→ **The request**:
What follows is a listing; restate every line of it word for word.

→ **Excerpted data**:
++++++++++

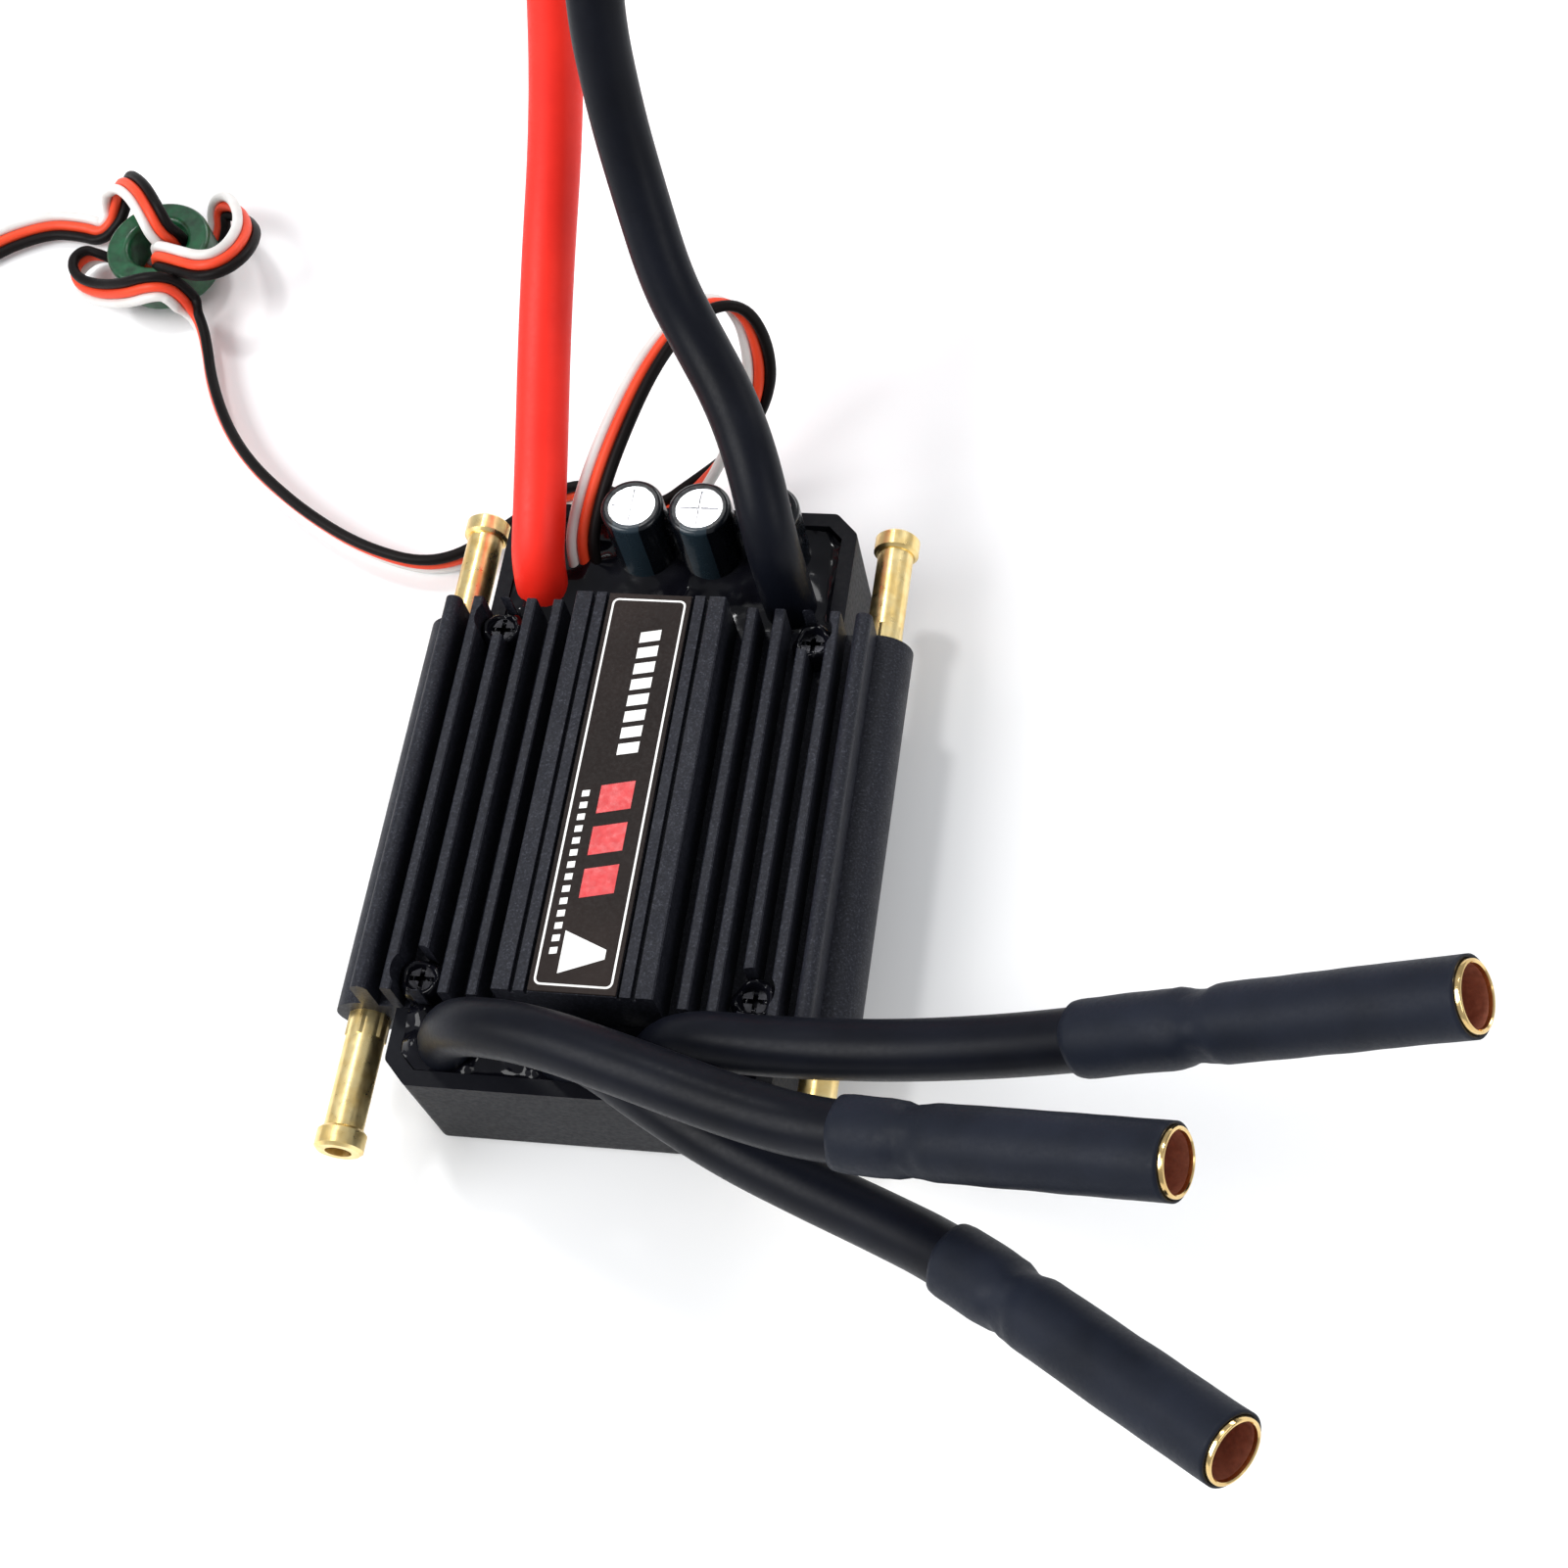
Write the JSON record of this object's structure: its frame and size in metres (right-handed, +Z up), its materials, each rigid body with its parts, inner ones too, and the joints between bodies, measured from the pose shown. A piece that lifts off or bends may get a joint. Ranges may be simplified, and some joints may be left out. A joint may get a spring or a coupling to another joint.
{
  "type": "electronic speed controller",
  "caption": "Water-cooled brushless motor speed controller: finned heatsink with side water tubes and hose nipples on a potted case, with motor, battery and signal leads.",
  "frame": {"origin": "on the case's flat underside, below the middle of the heatsink", "axes": "+Y along the heatsink towards the battery leads, +Z up from the underside, +X across the fins"},
  "size_m": [0.1567, 0.2094, 0.0675],
  "materials": {
    "anodised_aluminium": "black anodised, fine grain",
    "case_plastic": "moulded nylon",
    "potting": "glossy black epoxy",
    "brass": "polished",
    "label": "printed film",
    "black_screw": "black oxide",
    "red_silicone": "silicone",
    "black_silicone": "silicone",
    "heat_shrink": "matt polyolefin",
    "gold_plate": "gold plated",
    "solder": "tinned copper",
    "capacitor_can": "drawn",
    "capacitor_sleeve": "shrunk sleeve",
    "capacitor_bung": "moulded",
    "circuit_board": "solder mask",
    "chip_black": "moulded epoxy",
    "ceramic": "fired ceramic",
    "thermal_pad": "soft silicone",
    "ferrite_green": "epoxy coated",
    "servo_lead": "pvc, three colours",
    "plug_black": "moulded"
  },
  "bodies": {
    "root": {"base_case": "case_plastic", "heatsink": "anodised_aluminium", "label_plate": "label", "heatsink_screws": "black_screw", "power_board": "circuit_board", "control_board": "circuit_board", "board_header_strips": "chip_black", "board_header_pins": "gold_plate", "power_transistors": "chip_black", "thermal_pad": "thermal_pad", "gate_drivers": "chip_black", "microcontroller": "chip_black", "bec_regulators": "chip_black", "bec_inductor": "chip_black", "ceramic_capacitors": "ceramic", "capacitor_bungs": "capacitor_bung", "capacitor_leads": "solder", "board_lead_ends": "solder", "socket_lead_ends": "solder", "signal_lead": "servo_lead", "signal_lead_winding": "servo_lead", "signal_lead_tail": "servo_lead", "ferrite_core": "ferrite_green", "signal_plug_housing": "plug_black", "signal_plug_contacts": "gold_plate", "potting_compound": "potting", "water_nipple_front_left": "brass", "water_nipple_front_right": "brass", "water_nipple_rear_left": "brass", "water_nipple_rear_right": "brass", "capacitor_can_1": "capacitor_can", "capacitor_sleeve_1": "capacitor_sleeve", "capacitor_can_2": "capacitor_can", "capacitor_sleeve_2": "capacitor_sleeve", "capacitor_can_3": "capacitor_can", "capacitor_sleeve_3": "capacitor_sleeve", "motor_lead_a": "black_silicone", "motor_socket_a": "gold_plate", "heat_shrink_a": "heat_shrink", "motor_lead_b": "black_silicone", "motor_socket_b": "gold_plate", "heat_shrink_b": "heat_shrink", "motor_lead_c": "black_silicone", "motor_socket_c": "gold_plate", "heat_shrink_c": "heat_shrink", "battery_lead_positive": "red_silicone", "battery_lead_negative": "black_silicone", "battery_tip_positive": "solder", "battery_tip_negative": "solder"}
  },
  "joints": []
}
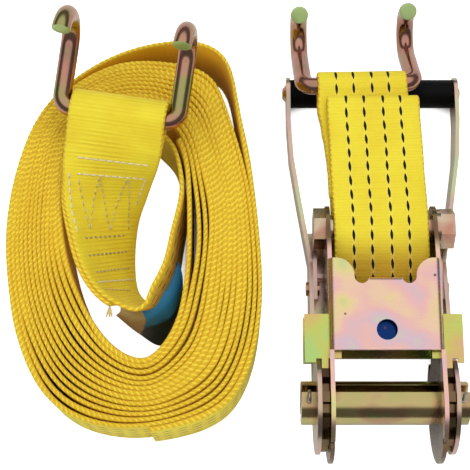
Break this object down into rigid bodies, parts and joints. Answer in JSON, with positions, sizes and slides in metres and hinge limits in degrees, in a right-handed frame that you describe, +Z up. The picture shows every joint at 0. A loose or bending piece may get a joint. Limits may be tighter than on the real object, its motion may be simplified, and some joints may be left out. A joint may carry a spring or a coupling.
{
  "type": "ratchet tie down",
  "caption": "Ratchet tie-down: geared spindle in a folded frame, long swing handle, short hooked strap and a coiled long strap with a double hook.",
  "frame": {"origin": "centre of the bounding box's bottom face, on the table under the set", "axes": "+Z up from the table; +X across the webbing of the ratchet; +Y from the ratchet's spindle towards its hook"},
  "size_m": [0.2473, 0.2575, 0.1108],
  "materials": {
    "zinc_plate": "yellow iridescent zinc on pressed steel sheet",
    "zinc_bolt": "yellow zinc on turned steel",
    "zinc_shaft": "yellow zinc on drawn steel",
    "zinc_hook": "yellow zinc on bent wire, pinkish brown",
    "spring_steel": "bright drawn wire",
    "black_grip": "black sleeve",
    "webbing": "yellow polyester webbing with black tracer dashes",
    "label": "plain blue sewn label"
  },
  "bodies": {
    "base": {"base_frame": "zinc_plate", "strap_bolt": "zinc_bolt", "bolt_nut": "zinc_bolt", "bolt_washer": "zinc_bolt", "bolt_sleeve": "zinc_bolt", "lock_spring": "spring_steel"},
    "lock": {"lock_pawl": "zinc_plate"},
    "spindle": {"half_shaft_front": "zinc_shaft", "half_shaft_rear": "zinc_shaft", "ratchet_wheel_left": "zinc_plate", "ratchet_wheel_right": "zinc_plate", "cotter_pin_left": "spring_steel", "cotter_pin_right": "spring_steel"},
    "handle": {"handle_plate_left": "zinc_plate", "handle_plate_right": "zinc_plate", "handle_web": "zinc_plate", "handle_rivets": "zinc_bolt", "grip_bar": "zinc_bolt", "grip_sleeve": "black_grip", "drive_spring": "spring_steel"},
    "drive": {"drive_pawl": "zinc_plate"},
    "short_belt": {"short_strap": "webbing"},
    "short_end": {"short_hook": "zinc_hook"},
    "long_belt": {"strap_coil": "webbing", "strap_lead": "webbing", "strap_label": "label"},
    "long_end": {"long_hook": "zinc_hook"}
  },
  "joints": [
    {"name": "handle_swing", "type": "hinge", "parent": "base", "child": "handle", "pos_m": [0.0733, -0.0972, 0.028], "axis": [-1, 0, 0], "range_deg": [0, 180]},
    {"name": "spindle_turn", "type": "hinge", "parent": "base", "child": "spindle", "pos_m": [0.0733, -0.0972, 0.028], "axis": [1, 0, 0], "continuous": true},
    {"name": "lock_pull", "type": "slide", "parent": "base", "child": "lock", "axis": [0, 1, 0], "range_m": [0, 0.0055], "stiffness_N_per_m": 800, "springref_m": -0.001, "deforming": ["lock_spring"]},
    {"name": "drive_pull", "type": "slide", "parent": "handle", "child": "drive", "axis": [0, 1, 0], "range_m": [-0.0057, 0.003], "stiffness_N_per_m": 800, "deforming": ["drive_spring"]},
    {"name": "short_strap_swing", "type": "hinge", "parent": "base", "child": "short_belt", "pos_m": [0.0733, -0.0047, 0.032], "axis": [1, 0, 0], "range_deg": [0, 15]},
    {"name": "short_hook_swing", "type": "hinge", "parent": "short_belt", "child": "short_end", "pos_m": [0.0645, 0.0773, 0.0321], "axis": [0.9994, 0.0349, 0], "range_deg": [-3, 100]},
    {"name": "long_strap_lift", "type": "slide", "parent": "base", "child": "long_belt", "axis": [0, 0, 1], "range_m": [0, 0.1]},
    {"name": "long_hook_swing", "type": "hinge", "parent": "long_belt", "child": "long_end", "pos_m": [-0.06345, 0.04565, 0.0709], "axis": [0.9871, -0.1581, 0.0262], "range_deg": [-30, 80]}
  ]
}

++++++++++

→ **Result of the task**:
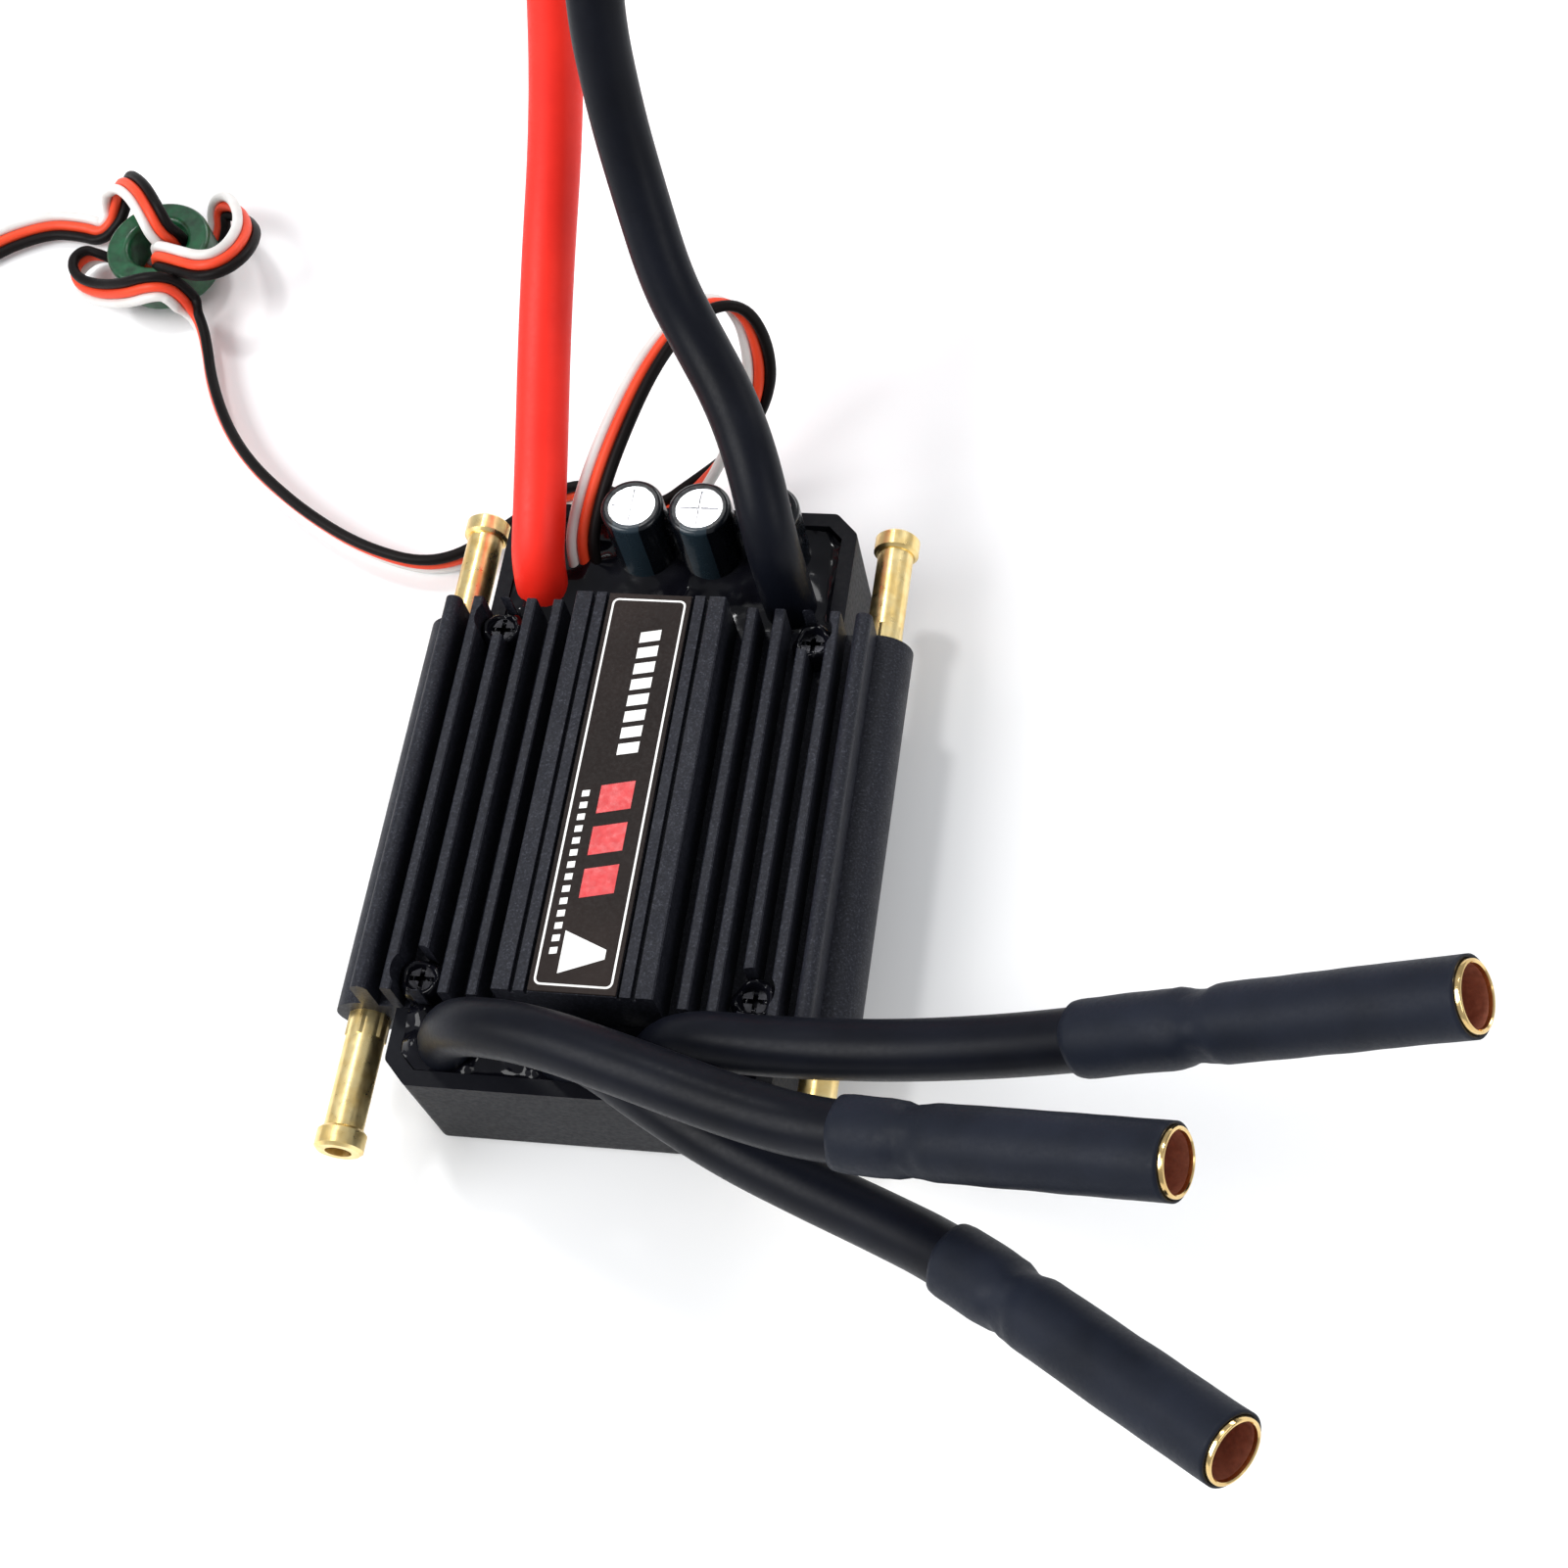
Write the JSON record of this object's structure: its frame and size in metres (right-handed, +Z up), its materials, each rigid body with its parts, inner ones too, and the joints between bodies, measured from the pose shown. A piece that lifts off or bends may get a joint. Ranges may be simplified, and some joints may be left out. A joint may get a spring or a coupling to another joint.
{
  "type": "electronic speed controller",
  "caption": "Water-cooled brushless motor speed controller: finned heatsink with side water tubes and hose nipples on a potted case, with motor, battery and signal leads.",
  "frame": {"origin": "on the case's flat underside, below the middle of the heatsink", "axes": "+Y along the heatsink towards the battery leads, +Z up from the underside, +X across the fins"},
  "size_m": [0.1567, 0.2094, 0.0675],
  "materials": {
    "anodised_aluminium": "black anodised, fine grain",
    "case_plastic": "moulded nylon",
    "potting": "glossy black epoxy",
    "brass": "polished",
    "label": "printed film",
    "black_screw": "black oxide",
    "red_silicone": "silicone",
    "black_silicone": "silicone",
    "heat_shrink": "matt polyolefin",
    "gold_plate": "gold plated",
    "solder": "tinned copper",
    "capacitor_can": "drawn",
    "capacitor_sleeve": "shrunk sleeve",
    "capacitor_bung": "moulded",
    "circuit_board": "solder mask",
    "chip_black": "moulded epoxy",
    "ceramic": "fired ceramic",
    "thermal_pad": "soft silicone",
    "ferrite_green": "epoxy coated",
    "servo_lead": "pvc, three colours",
    "plug_black": "moulded"
  },
  "bodies": {
    "root": {"base_case": "case_plastic", "heatsink": "anodised_aluminium", "label_plate": "label", "heatsink_screws": "black_screw", "power_board": "circuit_board", "control_board": "circuit_board", "board_header_strips": "chip_black", "board_header_pins": "gold_plate", "power_transistors": "chip_black", "thermal_pad": "thermal_pad", "gate_drivers": "chip_black", "microcontroller": "chip_black", "bec_regulators": "chip_black", "bec_inductor": "chip_black", "ceramic_capacitors": "ceramic", "capacitor_bungs": "capacitor_bung", "capacitor_leads": "solder", "board_lead_ends": "solder", "socket_lead_ends": "solder", "signal_lead": "servo_lead", "signal_lead_winding": "servo_lead", "signal_lead_tail": "servo_lead", "ferrite_core": "ferrite_green", "signal_plug_housing": "plug_black", "signal_plug_contacts": "gold_plate", "potting_compound": "potting", "water_nipple_front_left": "brass", "water_nipple_front_right": "brass", "water_nipple_rear_left": "brass", "water_nipple_rear_right": "brass", "capacitor_can_1": "capacitor_can", "capacitor_sleeve_1": "capacitor_sleeve", "capacitor_can_2": "capacitor_can", "capacitor_sleeve_2": "capacitor_sleeve", "capacitor_can_3": "capacitor_can", "capacitor_sleeve_3": "capacitor_sleeve", "motor_lead_a": "black_silicone", "motor_socket_a": "gold_plate", "heat_shrink_a": "heat_shrink", "motor_lead_b": "black_silicone", "motor_socket_b": "gold_plate", "heat_shrink_b": "heat_shrink", "motor_lead_c": "black_silicone", "motor_socket_c": "gold_plate", "heat_shrink_c": "heat_shrink", "battery_lead_positive": "red_silicone", "battery_lead_negative": "black_silicone", "battery_tip_positive": "solder", "battery_tip_negative": "solder"}
  },
  "joints": []
}
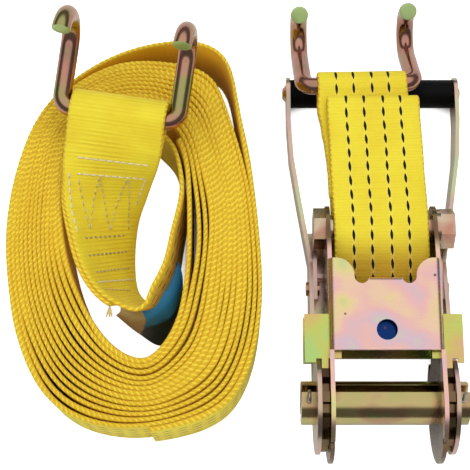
Break this object down into rigid bodies, parts and joints. Answer in JSON, with positions, sizes and slides in metres and hinge limits in degrees, in a right-handed frame that you describe, +Z up. The picture shows every joint at 0. A loose or bending piece may get a joint. Limits may be tighter than on the real object, its motion may be simplified, and some joints may be left out. A joint may carry a spring or a coupling.
{
  "type": "ratchet tie down",
  "caption": "Ratchet tie-down: geared spindle in a folded frame, long swing handle, short hooked strap and a coiled long strap with a double hook.",
  "frame": {"origin": "centre of the bounding box's bottom face, on the table under the set", "axes": "+Z up from the table; +X across the webbing of the ratchet; +Y from the ratchet's spindle towards its hook"},
  "size_m": [0.2473, 0.2575, 0.1108],
  "materials": {
    "zinc_plate": "yellow iridescent zinc on pressed steel sheet",
    "zinc_bolt": "yellow zinc on turned steel",
    "zinc_shaft": "yellow zinc on drawn steel",
    "zinc_hook": "yellow zinc on bent wire, pinkish brown",
    "spring_steel": "bright drawn wire",
    "black_grip": "black sleeve",
    "webbing": "yellow polyester webbing with black tracer dashes",
    "label": "plain blue sewn label"
  },
  "bodies": {
    "base": {"base_frame": "zinc_plate", "strap_bolt": "zinc_bolt", "bolt_nut": "zinc_bolt", "bolt_washer": "zinc_bolt", "bolt_sleeve": "zinc_bolt", "lock_spring": "spring_steel"},
    "lock": {"lock_pawl": "zinc_plate"},
    "spindle": {"half_shaft_front": "zinc_shaft", "half_shaft_rear": "zinc_shaft", "ratchet_wheel_left": "zinc_plate", "ratchet_wheel_right": "zinc_plate", "cotter_pin_left": "spring_steel", "cotter_pin_right": "spring_steel"},
    "handle": {"handle_plate_left": "zinc_plate", "handle_plate_right": "zinc_plate", "handle_web": "zinc_plate", "handle_rivets": "zinc_bolt", "grip_bar": "zinc_bolt", "grip_sleeve": "black_grip", "drive_spring": "spring_steel"},
    "drive": {"drive_pawl": "zinc_plate"},
    "short_belt": {"short_strap": "webbing"},
    "short_end": {"short_hook": "zinc_hook"},
    "long_belt": {"strap_coil": "webbing", "strap_lead": "webbing", "strap_label": "label"},
    "long_end": {"long_hook": "zinc_hook"}
  },
  "joints": [
    {"name": "handle_swing", "type": "hinge", "parent": "base", "child": "handle", "pos_m": [0.0733, -0.0972, 0.028], "axis": [-1, 0, 0], "range_deg": [0, 180]},
    {"name": "spindle_turn", "type": "hinge", "parent": "base", "child": "spindle", "pos_m": [0.0733, -0.0972, 0.028], "axis": [1, 0, 0], "continuous": true},
    {"name": "lock_pull", "type": "slide", "parent": "base", "child": "lock", "axis": [0, 1, 0], "range_m": [0, 0.0055], "stiffness_N_per_m": 800, "springref_m": -0.001, "deforming": ["lock_spring"]},
    {"name": "drive_pull", "type": "slide", "parent": "handle", "child": "drive", "axis": [0, 1, 0], "range_m": [-0.0057, 0.003], "stiffness_N_per_m": 800, "deforming": ["drive_spring"]},
    {"name": "short_strap_swing", "type": "hinge", "parent": "base", "child": "short_belt", "pos_m": [0.0733, -0.0047, 0.032], "axis": [1, 0, 0], "range_deg": [0, 15]},
    {"name": "short_hook_swing", "type": "hinge", "parent": "short_belt", "child": "short_end", "pos_m": [0.0645, 0.0773, 0.0321], "axis": [0.9994, 0.0349, 0], "range_deg": [-3, 100]},
    {"name": "long_strap_lift", "type": "slide", "parent": "base", "child": "long_belt", "axis": [0, 0, 1], "range_m": [0, 0.1]},
    {"name": "long_hook_swing", "type": "hinge", "parent": "long_belt", "child": "long_end", "pos_m": [-0.06345, 0.04565, 0.0709], "axis": [0.9871, -0.1581, 0.0262], "range_deg": [-30, 80]}
  ]
}